‘4x game’ versus ‘Space Game’

stellaris 7 - '4x game' versus 'Space Game'

Now I know Stellaris just from 1.9 to 2.2 is a totally different experience, so I'm not gonna say Stellaris will never be the game I'd truly want. But I've heard many times the PDX team set out to create a '4X game' instead of a ''space game' Well, I want to ask, waht the heck would a space game be divorced from 4x tropes?

Like….the game I would want would have way WAY less control over society . In anything resembling a free society, buildings would be built at random. You go to Mars and past the initial colony setup, people would build social infrastructure like bars and holo-theaters and temples, over time, sorta like factories in Victoria.

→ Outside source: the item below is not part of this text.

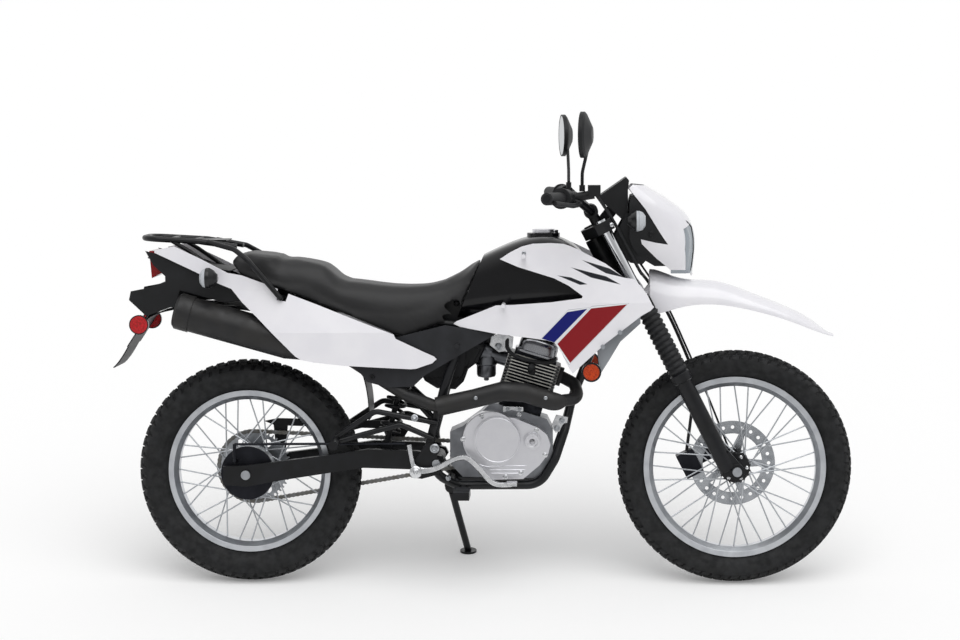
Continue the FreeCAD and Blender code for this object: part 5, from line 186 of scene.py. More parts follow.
def emboss(look, height, depth_mm, strength=1.0, normal=None):
    """Presses a pattern of heights into the surface."""
    bump = add(look.tree, "Bump", {"Strength": strength, "Distance": depth_mm * MM},
               {"Height": height})
    if normal is not None:
        look.tree.links.new(normal, bump.inputs["Normal"])
    feed(look, "Normal", bump.outputs[0])


def grain(look, size_mm, depth_mm, detail=2.0, stretch=None):
    """A fine uneven surface: a noise bump with grains of one size, and edges that are eased."""
    point = look.point
    if stretch:
        point = reckon(look.tree, "VectorMath", "MULTIPLY", point, stretch)
    edges = add(look.tree, "Bevel", {"samples": 4, "Radius": EDGE_ROUND * MM})
    emboss(look, noise(look.tree, point, size_mm, detail), depth_mm, 1.0, edges.outputs[0])


def worn_roughness(look, low, high, size_mm):
    """Roughness that wanders between two values, as handling and dust leave it."""
    patches = noise(look.tree, look.point, size_mm, 4.0)
    feed(look, "Roughness", spread(look.tree, patches, 0.35, 0.65, low, high))


def surface(name, base, roughness, metallic=0.0, drift=None, worn=None, skin=None, stretch=None,
            **sockets):
    """A material of one substance.

    drift is two colours, the size of their patches and the second one's share; worn is the least
    and greatest roughness and their patches' size; skin is the grain's size, depth and detail."""
    look = finish(name, base, roughness, metallic, **sockets)
    if drift:
        vary(look, *drift)
    if worn:
        worn_roughness(look, *worn)
    if skin:
        grain(look, *skin, stretch=stretch)
    return look.material


def offset_from(tree, origin):
    """The step from a fixed point of the machine to the surface, in metres."""
    where = add(tree, "TexCoord")
    return reckon(tree, "VectorMath", "SUBTRACT", where.outputs["Object"], origin[:])


def reach_along(tree, offset, axis):
    """How far an offset reaches along an axis, in millimetres."""
    return reckon(tree, "VectorMath", "DOT_PRODUCT", offset, (axis / MM)[:])


def side_place(tree):
    """Where a surface point lies on the upright machine's side view, as X and Z in millimetres."""
    offset = offset_from(tree, REAR_AXLE)
    rise = reach_along(tree, offset, UP)
    return reach_along(tree, offset, AHEAD), reckon(tree, "Math", "ADD", rise, REAR_TYRE_RADIUS)


def inside(tree, x, z, corners, softness=0.6):
    """One inside a convex outline of the side view and nought outside it."""
    whole, middle = None, centre(corners)
    for start, end in zip(corners, corners[1:] + corners[:1]):
        normal = Vector((end[1] - start[1], start[0] - end[0])).normalized()
        if normal.dot(middle - Vector(start)) < 0:
            normal = -normal
        level = normal.dot(Vector(start))
        part = reckon(tree, "Math", "MULTIPLY", x, normal.x)
        both = reckon(tree, "Math", "MULTIPLY_ADD", z, normal.y, part)
        edge = spread(tree, both, level - softness, level + softness)
        whole = edge if whole is None else reckon(tree, "Math", "MULTIPLY", whole, edge)
    return whole


def away_from(tree, x, z, radius, softness=0.6):
    """Nought within a radius of a point of the side view and one beyond it, in millimetres."""
    along, rise = side_place(tree)
    both = add(tree, "CombineXYZ", {}, {0: along, 1: rise})
    distance = reckon(tree, "VectorMath", "DISTANCE", both.outputs[0], (x, z, 0))
    return spread(tree, distance, radius - softness, radius + softness)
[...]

And you would NOT go for habitable planets, because well, without technology to overcome biochemical barriers, you're colonists would asphyxiate or their germs would cause mass extinctions. Optimal route would be to build research stations over habitable planets and build orbital habitats and asteroid colonies.

And the timescale is all wrong. It should be 12 month turns for a year or maybe 52 week turns for a year. That way instead of a 200 year time scale, which is nothing in galactic colonization, it would take those 200 years and make it into 1400, which makes more sense in the time scales. And it would be the same number of turns.

The first part of the game would be almost entirely set in your home system with various other nation state factions, all colonizing your home system, and occasionally sending probes and such to nearby stars at subliminal speed. In the first part of the game, you're goal is to wrangle your competitors and unruly, Independence seeking colonists, all with different ethics and government types. Reason for this I think the Fallen Empires with but a few systems is actually a sound idea, but there needs to be a mechanic reason to support that, in that most empires are going to play tall economically and a have a core of systems they actually develop, and other far less profitable systems they hold onto for strategic reasons. At least in the first part of the game, the setup is very very hard sci fi, and continues steadily into into science fantasy/Clarketech as the game progresses.


You'd also have to be very VERY worried about controlling population growth. Pops have a shelf life like leaders, so they slowly die off. The thing is, while you can support a population of trillions (population, not pops) if you don't keep the growth rate down and decreasing as you go on, you will run into a Malthusian bottleneck and experience a population crash. You can go from thriving to apocalypse in three generations. Fortunately, unless you do something rash, the issue most empires have is getting their pops to have enough children to replace them. Clones have integration problems, aliens bring with them disease and and xenophobe attraction like you wouldn't believe, uplifted animals can sour on their uplifters, and left on it's own, the pops that do propagate are authoritarians and fanatic spiritualists. Materialists tend to die off over time, although with life extension that tends to balance out. That is for K species like humans. R species are simpler to play because without much family structure instinct, population controls can enacted with far less blowback.

Invasions of of other empires will be VERY hard until the late game. People mostly expand to A: protect primitives or B, get strategic resources that cannot be found elsewhere: black holes Nuetron Stars, minable dark matter, antimatter. And even with primitives, you don't need to claim a system, only build an observation post and they are under your protections.Economic victory is mostly about getting to the point where you can trade regularly with your neighbors

Would that be more of a space game? Cause it'd have harder sci fi and exploiting is a double edged sword and population is absolutely a doubled edged sword?